-- Start DATA PROVIDED --

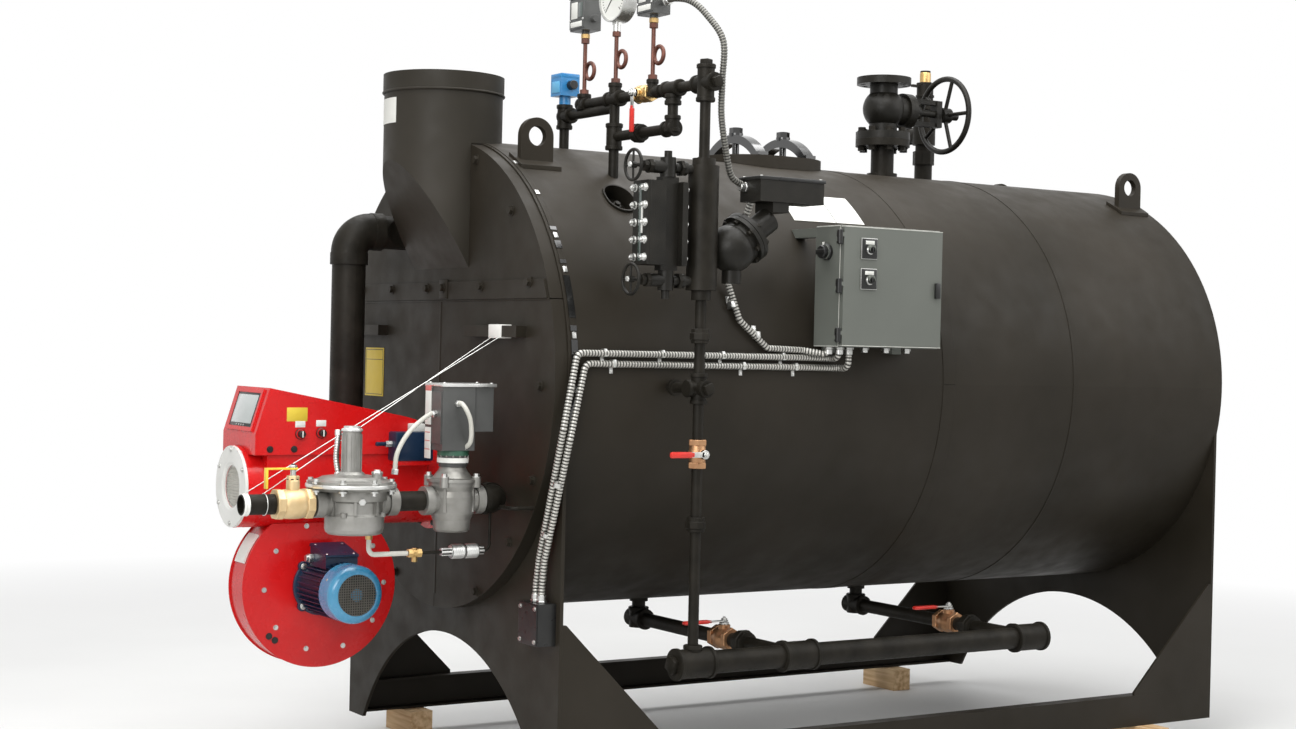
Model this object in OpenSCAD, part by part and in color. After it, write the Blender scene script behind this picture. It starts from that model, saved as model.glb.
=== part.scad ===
// Packaged horizontal firetube steam boiler with its burner, gas train, water column,
// steam trim, control panel, blowdown piping and base frame.
// Millimetres, +Z up, burner end towards -Y. The origin is the middle of the footprint,
// on the floor. Inside the modules the boiler axis is x = 0, z = 0 and the face of the
// front plate is y = 0; place() moves all of it onto the floor.

/* [Shell] */
// Outside diameter of the insulated shell
shell_d = 1580; // [1400:10:1800]
// Length over the two end plates
shell_l = 2905; // [2700:5:3400]
// Jacket, insulation and pressure plate together
shell_wall = 60; // [40:5:90]
// Thickness of the front and rear plates
plate_t = 12; // [8:1:20]
// Depth of the bolted front covers
cover_t = 45; // [30:1:70]

/* [Base] */
// Boiler axis down to the underside of the legs
foot_drop = 1270; // [1230:5:1400]
// Height of the base rails
rail_h = 115; // [80:5:150]
// Width of the base rails over their flanges
rail_w = 50; // [40:5:80]
// Thickness of the rail's web and flanges
rail_t = 8; // [6:1:12]
// Side of the timber blocks under the rails
timber = 90; // [70:5:120]
// Length of each timber block
timber_l = 210; // [180:10:400]
// Arch radius between the legs
arch_r = 732; // [700:2:760]
// Side of the triangular corner gussets
gusset = 400; // [300:10:450]
// Radius of the anchor holes in the rails
anchor_r = 11; // [7:0.5:14]
// Distance between the anchor holes along a rail
anchor_pitch = 1900; // [1600:10:2000]

/* [Flue stack] */
// Outside diameter of the stack
stack_d = 398; // [300:1:450]
// Wall of the stack
stack_wall = 5; // [3:1:10]
// Top of the stack above the boiler axis
stack_top = 1000; // [950:10:1300]
// Height of the collar round the stack's top
collar_h = 62; // [40:2:100]
// How far the collar stands out from the stack
collar_t = 4.2; // [2:0.1:10]

/* [Steam outlet] */
// Distance of the steam outlet behind the front plate
steam_y = 1850; // [1750:10:2000]
// Outside diameter of the steam flanges
flange_d = 210; // [190:2:240]
// Thickness of each steam flange
flange_t = 28; // [20:1:35]
// Bolt circle of the steam flanges
bolt_circle = 168.3; // [150:0.1:180]
// Radius of the flange bolt holes
bolt_hole_r = 11.1; // [9:0.1:13]
// Outside diameter of the steam neck
neck_d = 88.9; // [76:0.1:114]
// Underside of the nozzle's flange above the crown of the shell
nozzle_h = 115; // [100:5:150]
// Height of the steam valve between its flange faces
valve_h = 240; // [220:5:300]
// Diameter of the steam valve's handwheel
steam_wheel_d = 310; // [250:5:340]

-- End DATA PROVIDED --

- _YOUR GOAL_
Restate word for word only the lines running from the beginning of the data to the line holding "onto the floor.", both included.

- _RESULT_
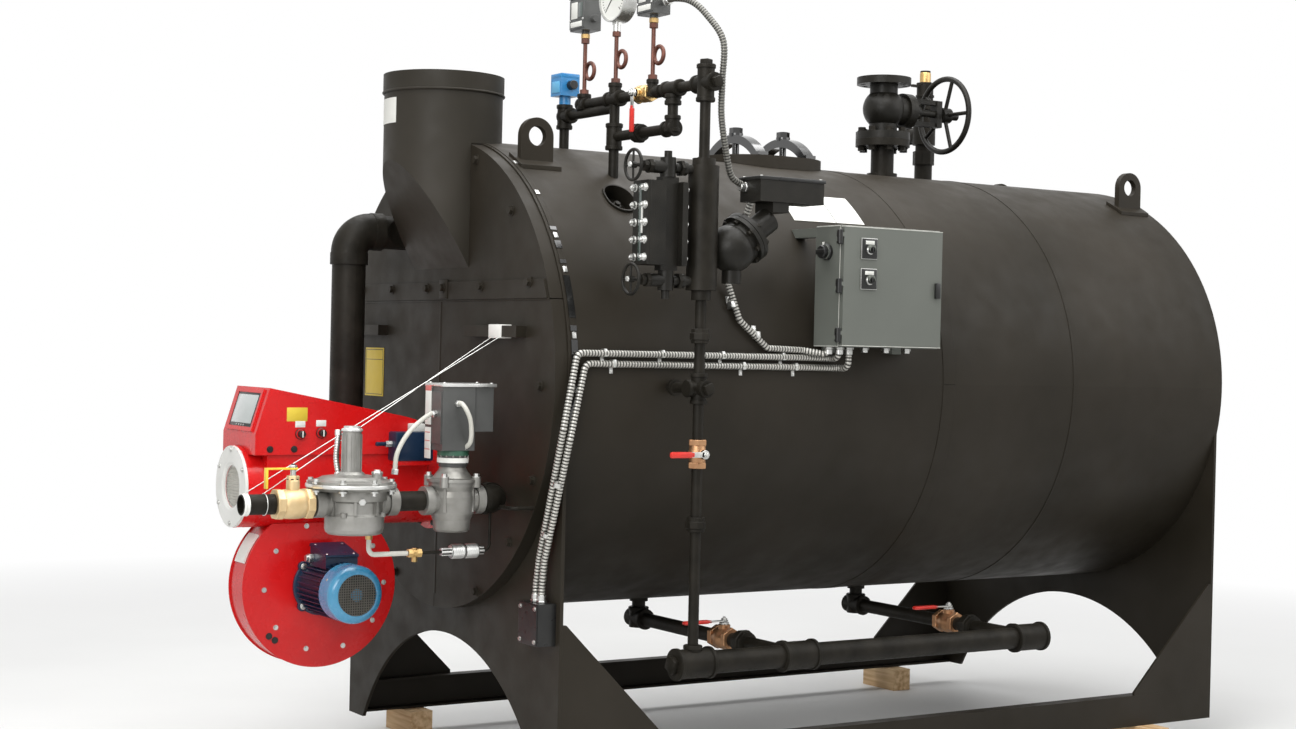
Model this object in OpenSCAD, part by part and in color. After it, write the Blender scene script behind this picture. It starts from that model, saved as model.glb.
=== part.scad ===
// Packaged horizontal firetube steam boiler with its burner, gas train, water column,
// steam trim, control panel, blowdown piping and base frame.
// Millimetres, +Z up, burner end towards -Y. The origin is the middle of the footprint,
// on the floor. Inside the modules the boiler axis is x = 0, z = 0 and the face of the
// front plate is y = 0; place() moves all of it onto the floor.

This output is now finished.